Description of the task:
Give the number of lines in the listing below that include the word "rigid", with nothing more.

Record excerpts:
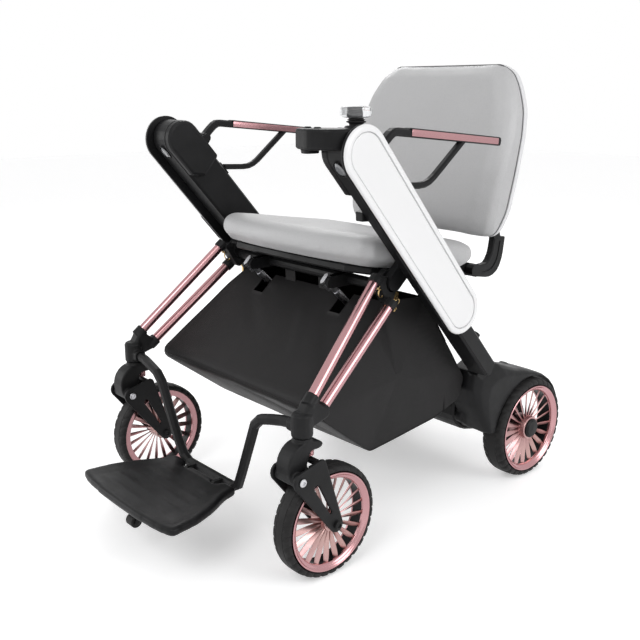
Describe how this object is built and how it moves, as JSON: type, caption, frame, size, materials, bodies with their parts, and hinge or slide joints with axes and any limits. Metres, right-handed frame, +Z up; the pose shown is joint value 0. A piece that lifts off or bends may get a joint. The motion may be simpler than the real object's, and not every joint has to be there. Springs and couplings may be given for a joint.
{
  "type": "folding electric wheelchair",
  "caption": "Folding power wheelchair with sloping side beams, padded seat and hinged back, swivelling sprung casters, powered rear wheels, lift-up armrests and joystick.",
  "frame": {"origin": "on the floor, under the middle of the bounding box of the unfolded chair standing on its four wheels", "axes": "+X is to the left of a person who sits in the chair, -Y is ahead, +Z is up"},
  "size_m": [0.6, 0.9325, 0.849],
  "materials": {
    "satin_black": "satin",
    "cast_black": "matte",
    "rose_gold": "polished, anodised",
    "brass": "satin",
    "steel": "brushed",
    "gloss_white": "gloss",
    "shell_white": "satin",
    "grey_leather": "fine grain",
    "bag_fabric": "woven",
    "tyre_rubber": "matte",
    "clear_knob": "clear",
    "lamp_lens": "clear lens"
  },
  "bodies": {
    "main_frame": {"left_beam": "satin_black", "right_beam": "satin_black", "left_side_cover": "gloss_white", "right_side_cover": "gloss_white", "left_headlamp": "lamp_lens", "right_headlamp": "lamp_lens", "joystick_pod": "satin_black", "rear_drive_housing": "cast_black", "left_fender": "satin_black", "right_fender": "satin_black", "battery_pack": "satin_black", "bag": "bag_fabric"},
    "front_frame": {"front_cross_tube": "cast_black", "left_front_leg": "rose_gold", "right_front_leg": "rose_gold", "left_rear_leg": "rose_gold", "right_rear_leg": "rose_gold", "left_head_casting": "cast_black", "right_head_casting": "cast_black", "footrest_tube": "cast_black"},
    "seat": {"seat_pan": "cast_black", "seat_cushion": "grey_leather"},
    "back": {"backrest_shell": "shell_white", "backrest_cushion": "grey_leather", "back_bracket": "cast_black"},
    "footplate": {"footplate": "satin_black"},
    "footplate_roller": {"footplate_roller": "tyre_rubber"},
    "left_armrest": {"left_armrest_frame": "satin_black", "left_armrest_inlay": "rose_gold"},
    "left_caster_crown": {"left_crown": "cast_black", "left_spring": "rose_gold"},
    "left_caster_arm": {"left_suspension_arm": "cast_black"},
    "left_caster_wheel": {"left_caster_tyre": "tyre_rubber", "left_caster_rim": "rose_gold"},
    "left_drive_wheel": {"left_drive_tyre": "tyre_rubber", "left_drive_rim": "rose_gold", "left_hub_cap": "satin_black"},
    "left_strut_tube": {"left_strut_tube": "cast_black"},
    "left_strut_rod": {"left_strut_rod": "steel"},
    "left_latch": {"left_latch": "brass"},
    "left_freewheel_lever": {"left_freewheel_lever": "cast_black"},
    "right_armrest": {"right_armrest_frame": "satin_black", "right_armrest_inlay": "rose_gold"},
    "right_caster_crown": {"right_crown": "cast_black", "right_spring": "rose_gold"},
    "right_caster_arm": {"right_suspension_arm": "cast_black"},
    "right_caster_wheel": {"right_caster_tyre": "tyre_rubber", "right_caster_rim": "rose_gold"},
    "right_drive_wheel": {"right_drive_tyre": "tyre_rubber", "right_drive_rim": "rose_gold", "right_hub_cap": "satin_black"},
    "right_strut_tube": {"right_strut_tube": "cast_black"},
    "right_strut_rod": {"right_strut_rod": "steel"},
    "right_latch": {"right_latch": "brass"},
    "right_freewheel_lever": {"right_freewheel_lever": "cast_black"},
    "stick_gimbal": {"stick_gimbal": "steel"},
    "joystick": {"joystick_boot": "tyre_rubber", "joystick_knob": "clear_knob"},
    "power_button": {"power_button": "cast_black"},
    "horn_button": {"horn_button": "cast_black"}
  },
  "joints": [
    {"name": "frame_fold", "type": "hinge", "parent": "main_frame", "child": "front_frame", "pos_m": [0, -0.0323, 0.47495], "axis": [1, 0, 0], "range_deg": [0, 42], "deforming": ["bag"]},
    {"name": "seat_fold", "type": "hinge", "parent": "main_frame", "child": "seat", "pos_m": [0, 0.04635, 0.4617], "axis": [1, 0, 0], "range_deg": [-42, 0]},
    {"name": "back_fold", "type": "hinge", "parent": "seat", "child": "back", "pos_m": [0, 0.2687, 0.445], "axis": [1, 0, 0], "range_deg": [0, 36]},
    {"name": "footplate_flip", "type": "hinge", "parent": "front_frame", "child": "footplate", "pos_m": [0, -0.2933, 0.106], "axis": [-1, 0, 0], "range_deg": [0, 80]},
    {"name": "footplate_roller_spin", "type": "hinge", "parent": "footplate", "child": "footplate_roller", "pos_m": [0, -0.4363, 0.066], "axis": [1, 0, 0], "continuous": true},
    {"name": "left_armrest_lift", "type": "hinge", "parent": "main_frame", "child": "left_armrest", "pos_m": [0.25, -0.09326, 0.70501], "axis": [1, 0, 0], "range_deg": [0, 72]},
    {"name": "left_caster_swivel", "type": "hinge", "parent": "front_frame", "child": "left_caster_crown", "pos_m": [0.265, -0.2713, 0.26], "axis": [0, 0, 1], "continuous": true},
    {"name": "left_suspension", "type": "hinge", "parent": "left_caster_crown", "child": "left_caster_arm", "pos_m": [0.265, -0.2973, 0.2], "axis": [1, 0, 0], "range_deg": [0, 4], "stiffness_Nm_per_rad": 60, "springref_deg": -25.78, "deforming": ["left_spring"]},
    {"name": "left_caster_wheel_spin", "type": "hinge", "parent": "left_caster_arm", "child": "left_caster_wheel", "pos_m": [0.265, -0.2223, 0.1], "axis": [1, 0, 0], "continuous": true},
    {"name": "left_drive_wheel_spin", "type": "hinge", "parent": "main_frame", "child": "left_drive_wheel", "pos_m": [0.248, 0.3597, 0.1066], "axis": [1, 0, 0], "continuous": true},
    {"name": "left_strut_swing", "type": "hinge", "parent": "main_frame", "child": "left_strut_tube", "pos_m": [0.115, 0.1387, 0.255], "axis": [1, 0, 0], "range_deg": [0, 1.8]},
    {"name": "left_strut_extend", "type": "slide", "parent": "left_strut_tube", "child": "left_strut_rod", "axis": [0, -0.7267, 0.6869], "range_m": [-0.0352, 0]},
    {"name": "left_latch_turn", "type": "hinge", "parent": "front_frame", "child": "left_latch", "pos_m": [0.2222, -0.0186, 0.43735], "axis": [1, 0, 0], "range_deg": [-25, 0], "stiffness_Nm_per_rad": 0.3, "springref_deg": 5.73},
    {"name": "left_freewheel_turn", "type": "hinge", "parent": "main_frame", "child": "left_freewheel_lever", "pos_m": [0.258, 0.1694, 0.34272], "axis": [0, 0.7508, 0.6605], "range_deg": [0, 90]},
    {"name": "right_armrest_lift", "type": "hinge", "parent": "main_frame", "child": "right_armrest", "pos_m": [-0.25, -0.09326, 0.70501], "axis": [1, 0, 0], "range_deg": [0, 72]},
    {"name": "right_caster_swivel", "type": "hinge", "parent": "front_frame", "child": "right_caster_crown", "pos_m": [-0.265, -0.2713, 0.26], "axis": [0, 0, 1], "continuous": true},
    {"name": "right_suspension", "type": "hinge", "parent": "right_caster_crown", "child": "right_caster_arm", "pos_m": [-0.265, -0.2973, 0.2], "axis": [1, 0, 0], "range_deg": [0, 4], "stiffness_Nm_per_rad": 60, "springref_deg": -25.78, "deforming": ["right_spring"]},
    {"name": "right_caster_wheel_spin", "type": "hinge", "parent": "right_caster_arm", "child": "right_caster_wheel", "pos_m": [-0.265, -0.2223, 0.1], "axis": [1, 0, 0], "continuous": true},
    {"name": "right_drive_wheel_spin", "type": "hinge", "parent": "main_frame", "child": "right_drive_wheel", "pos_m": [-0.248, 0.3597, 0.1066], "axis": [1, 0, 0], "continuous": true},
    {"name": "right_strut_swing", "type": "hinge", "parent": "main_frame", "child": "right_strut_tube", "pos_m": [-0.115, 0.1387, 0.255], "axis": [1, 0, 0], "range_deg": [0, 1.8]},
    {"name": "right_strut_extend", "type": "slide", "parent": "right_strut_tube", "child": "right_strut_rod", "axis": [0, -0.7267, 0.6869], "range_m": [-0.0352, 0]},
    {"name": "right_latch_turn", "type": "hinge", "parent": "front_frame", "child": "right_latch", "pos_m": [-0.2222, -0.0186, 0.43735], "axis": [1, 0, 0], "range_deg": [-25, 0], "stiffness_Nm_per_rad": 0.3, "springref_deg": 5.73},
    {"name": "right_freewheel_turn", "type": "hinge", "parent": "main_frame", "child": "right_freewheel_lever", "pos_m": [-0.258, 0.1694, 0.34272], "axis": [0, -0.7508, -0.6605], "range_deg": [0, 90]},
    {"name": "stick_fore_aft", "type": "hinge", "parent": "main_frame", "child": "stick_gimbal", "pos_m": [0.26, -0.1533, 0.741], "axis": [1, 0, 0], "range_deg": [-10, 10], "stiffness_Nm_per_rad": 0.6},
    {"name": "stick_left_right", "type": "hinge", "parent": "stick_gimbal", "child": "joystick", "pos_m": [0.26, -0.1533, 0.741], "axis": [0, 1, 0], "range_deg": [-10, 10], "stiffness_Nm_per_rad": 0.6},
    {"name": "power_button_press", "type": "slide", "parent": "main_frame", "child": "power_button", "axis": [0, 0, -1], "range_m": [0, 0.0015], "stiffness_N_per_m": 300, "springref_m": -0.0005},
    {"name": "horn_button_press", "type": "slide", "parent": "main_frame", "child": "horn_button", "axis": [0, 0, -1], "range_m": [0, 0.0015], "stiffness_N_per_m": 300, "springref_m": -0.0005}
  ],
  "couplings": [
    {"joint": "seat_fold", "follows": "frame_fold", "ratio": -1},
    {"joint": "left_strut_swing", "follows": "frame_fold", "ratio": 0.0424},
    {"joint": "left_strut_extend", "follows": "frame_fold", "m_per_rad": -0.04768},
    {"joint": "right_strut_swing", "follows": "frame_fold", "ratio": 0.0424},
    {"joint": "right_strut_extend", "follows": "frame_fold", "m_per_rad": -0.04768}
  ]
}
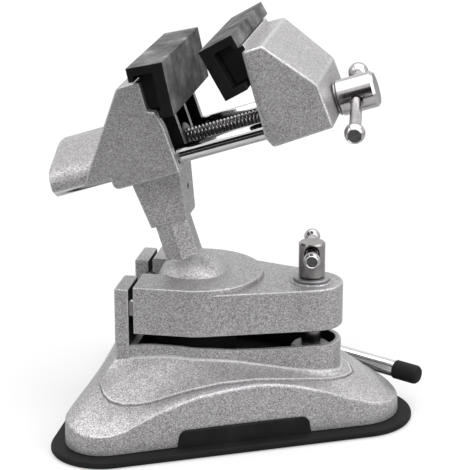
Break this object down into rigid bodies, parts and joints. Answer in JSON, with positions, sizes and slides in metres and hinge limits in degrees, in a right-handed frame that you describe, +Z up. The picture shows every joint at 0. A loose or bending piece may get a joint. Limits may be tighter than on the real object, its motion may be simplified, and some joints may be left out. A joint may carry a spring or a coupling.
{
  "type": "suction base vise",
  "caption": "Small bench vise with a ball-jointed head, rubber-faced jaws on guide rods and a lead screw, and a lever-locked suction base.",
  "frame": {"origin": "on the plane the suction pad stands on, on the middle line of the base", "axes": "+Z up from the pad; +X from the rear hinge to the nose of the base; +Y towards the side that carries the suction lever"},
  "size_m": [0.1466, 0.1398, 0.1622],
  "materials": {
    "casting": "silver-grey sparkle coating over a die casting",
    "rubber": "matt moulded rubber",
    "jaw_rubber": "ground, dusty rubber",
    "bright_steel": "polished and plated",
    "plain_steel": "turned, oiled",
    "dark_steel": "blackened",
    "bearing_plastic": "moulded"
  },
  "bodies": {
    "base": {"suction_pad": "rubber", "base_casting": "casting", "ball_friction_ring": "bearing_plastic", "fulcrum_pins": "plain_steel", "cam_shaft_bush": "plain_steel"},
    "pull": {"pull_plate": "plain_steel", "pull_stud": "plain_steel"},
    "lever": {"cam_shaft": "plain_steel", "lever_hub": "casting", "suction_lever": "bright_steel", "lever_cap": "rubber"},
    "clamp_arm": {"clamp_arm": "casting"},
    "clamp_washer": {"clamp_washer": "plain_steel"},
    "clamp_bolt": {"clamp_bolt": "bright_steel"},
    "clamp_bar": {"clamp_bar": "bright_steel", "clamp_bar_knobs": "bright_steel"},
    "ball_link": {"stem_screw": "plain_steel"},
    "head": {"ball_stem": "casting", "stem_grub_screw": "dark_steel", "fixed_jaw": "casting", "thread_bush": "plain_steel", "fixed_jaw_pad": "jaw_rubber"},
    "movable_jaw": {"movable_jaw": "casting", "movable_jaw_pad": "jaw_rubber", "guide_rod_near": "bright_steel", "guide_rod_far": "bright_steel", "rod_roll_pins": "dark_steel"},
    "lead_screw": {"lead_screw": "bright_steel", "screw_washer": "plain_steel", "screw_retaining_clip": "plain_steel"},
    "turning_bar": {"turning_bar": "bright_steel", "turning_bar_knobs": "bright_steel"}
  },
  "joints": [
    {"name": "lever_swing", "type": "hinge", "parent": "base", "child": "lever", "pos_m": [0.00906, 0.04563, 0.0152], "axis": [-0.4416, -0.8972, 0], "range_deg": [0, 180]},
    {"name": "pull_lift", "type": "slide", "parent": "base", "child": "pull", "axis": [0, 0, 1], "range_m": [0, 0.0025]},
    {"name": "arm_hinge", "type": "hinge", "parent": "base", "child": "clamp_arm", "pos_m": [-0.03742, 0, 0.05], "axis": [0, -1, 0], "range_deg": [0, 1.5]},
    {"name": "washer_lift", "type": "slide", "parent": "base", "child": "clamp_washer", "axis": [0, 0, 1], "range_m": [0, 0.00198]},
    {"name": "bolt_spin", "type": "hinge", "parent": "clamp_washer", "child": "clamp_bolt", "pos_m": [0.0306, 0, 0.0684], "axis": [0, 0, 1], "range_deg": [0, 570]},
    {"name": "clamp_bar_slide", "type": "slide", "parent": "clamp_bolt", "child": "clamp_bar", "axis": [-0.1271, 0.9919, 0], "range_m": [-0.0101, 0.0037]},
    {"name": "ball_tilt", "type": "hinge", "parent": "base", "child": "ball_link", "pos_m": [-0.0169, 0, 0.05185], "axis": [0, -1, 0], "range_deg": [-35, 72.1]},
    {"name": "head_spin", "type": "hinge", "parent": "ball_link", "child": "head", "pos_m": [-0.0169, 0, 0.05185], "axis": [-0.3067, 0, 0.9518], "continuous": true},
    {"name": "jaw_slide", "type": "slide", "parent": "head", "child": "movable_jaw", "axis": [0.9518, 0, 0.3067], "range_m": [-0.0138, 0.04]},
    {"name": "screw_spin", "type": "hinge", "parent": "movable_jaw", "child": "lead_screw", "pos_m": [0.0473, 0, 0.13391], "axis": [0.9518, 0, 0.3067], "range_deg": [-3312, 9600]},
    {"name": "turning_bar_slide", "type": "slide", "parent": "lead_screw", "child": "turning_bar", "axis": [-0.0809, 0.9646, 0.2512], "range_m": [-0.0066, 0.0206]}
  ],
  "couplings": [
    {"joint": "pull_lift", "follows": "lever_swing", "m_per_rad": 0.00079577},
    {"joint": "bolt_spin", "follows": "arm_hinge", "ratio": 380},
    {"joint": "washer_lift", "follows": "arm_hinge", "m_per_rad": 0.075599},
    {"joint": "screw_spin", "follows": "jaw_slide", "rad_per_m": 4188.8}
  ]
}
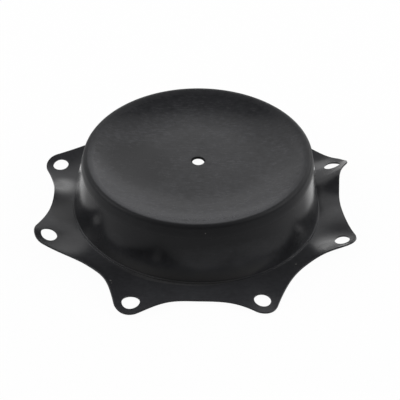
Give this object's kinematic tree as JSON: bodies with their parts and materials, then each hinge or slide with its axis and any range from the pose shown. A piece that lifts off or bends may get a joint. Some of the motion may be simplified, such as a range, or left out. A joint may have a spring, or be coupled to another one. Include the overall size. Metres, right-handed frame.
{
  "type": "diaphragm seal",
  "caption": "Moulded rubber top-hat diaphragm with a dished crown, a stem hole, a flared wall and a thin scalloped flange with bolt holes in its ears.",
  "frame": {"origin": "centre of the flange's underside, on the axis", "axes": "+Z along the axis, up through the crown; X and Y point at the middle of a scallop"},
  "size_m": [0.178, 0.178, 0.0363],
  "materials": {
    "moulded_rubber": "satin black moulded rubber with a fine matt grain"
  },
  "bodies": {
    "root": {"diaphragm": "moulded_rubber"}
  },
  "joints": []
}
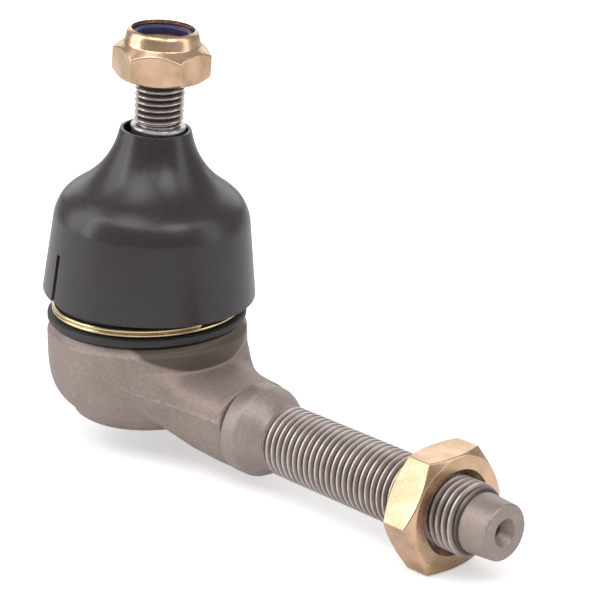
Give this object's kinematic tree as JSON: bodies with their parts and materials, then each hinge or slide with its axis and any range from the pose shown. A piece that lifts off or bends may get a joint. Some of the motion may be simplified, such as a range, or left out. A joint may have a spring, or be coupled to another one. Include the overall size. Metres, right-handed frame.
{
  "type": "tie rod end",
  "caption": "Steering tie rod end: forged socket with threaded shank and jam nut, sprung ball stud, lock nut, rubber boot and protective cap.",
  "frame": {"origin": "centre of the end cover's flat face, on the socket's axis under the ball", "axes": "+Z along the socket's axis towards the stud's thread, +X along the threaded shank away from the socket"},
  "size_m": [0.1199, 0.043, 0.0863],
  "materials": {
    "forged_steel": "as-forged steel, oiled, satin",
    "cover_steel": "pressed steel",
    "spring_steel": "blued spring steel",
    "seat_plastic": "greased acetal",
    "ground_steel": "ground and rolled steel",
    "yellow_zinc": "yellow chromated zinc plating",
    "nylon": "blue nylon",
    "boot_rubber": "black rubber",
    "gold_wire": "bright gold-coloured plated wire",
    "cap_plastic": "black moulded plastic, satin gloss"
  },
  "bodies": {
    "root": {"housing": "forged_steel", "end_cover": "cover_steel", "preload_spring": "spring_steel", "lower_seat": "seat_plastic", "upper_seat": "seat_plastic"},
    "boot": {"dust_boot": "boot_rubber", "boot_lower_ring": "gold_wire"},
    "collar": {"boot_upper_ring": "spring_steel"},
    "cap": {"protective_cap": "cap_plastic"},
    "stud": {"ball_stud": "ground_steel"},
    "stud_nut": {"lock_nut": "yellow_zinc", "lock_nut_insert": "nylon"},
    "shank_nut": {"jam_nut": "yellow_zinc"}
  },
  "joints": [
    {"name": "boot_turn", "type": "hinge", "parent": "root", "child": "boot", "pos_m": [0, 0, 0.0155], "axis": [0, 0, 1], "continuous": true},
    {"name": "stud_swing", "type": "hinge", "parent": "boot", "child": "collar", "pos_m": [0, 0, 0.0155], "axis": [-0.3007, 0.9537, 0], "range_deg": [-22.5, 13.4], "deforming": ["dust_boot"]},
    {"name": "cap_lift", "type": "slide", "parent": "collar", "child": "cap", "axis": [0.064, 0.0202, 0.9977], "range_m": [0, 0.004]},
    {"name": "stud_spin", "type": "hinge", "parent": "collar", "child": "stud", "pos_m": [0, 0, 0.0155], "axis": [0.076, 0.024, 0.9968], "continuous": true},
    {"name": "lock_nut_travel", "type": "slide", "parent": "stud", "child": "stud_nut", "axis": [0.076, 0.024, 0.9968], "range_m": [-0.005, 0.0065]},
    {"name": "jam_nut_travel", "type": "slide", "parent": "root", "child": "shank_nut", "axis": [1, 0, 0], "range_m": [-0.037, 0.0126]}
  ]
}
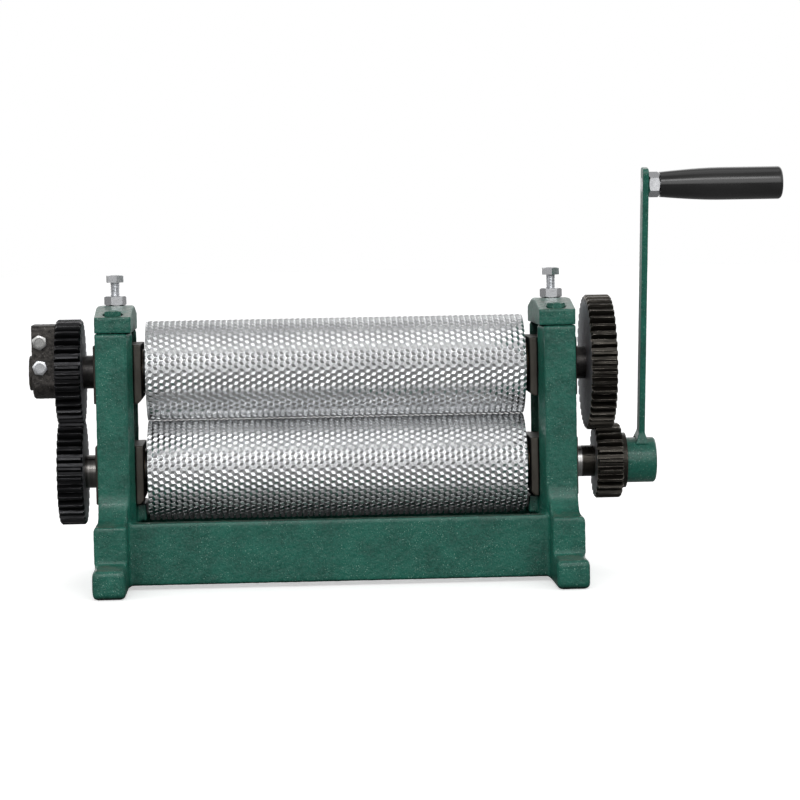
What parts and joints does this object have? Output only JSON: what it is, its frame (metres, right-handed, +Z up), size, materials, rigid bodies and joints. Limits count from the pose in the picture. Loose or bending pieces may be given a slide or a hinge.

Task solution:
2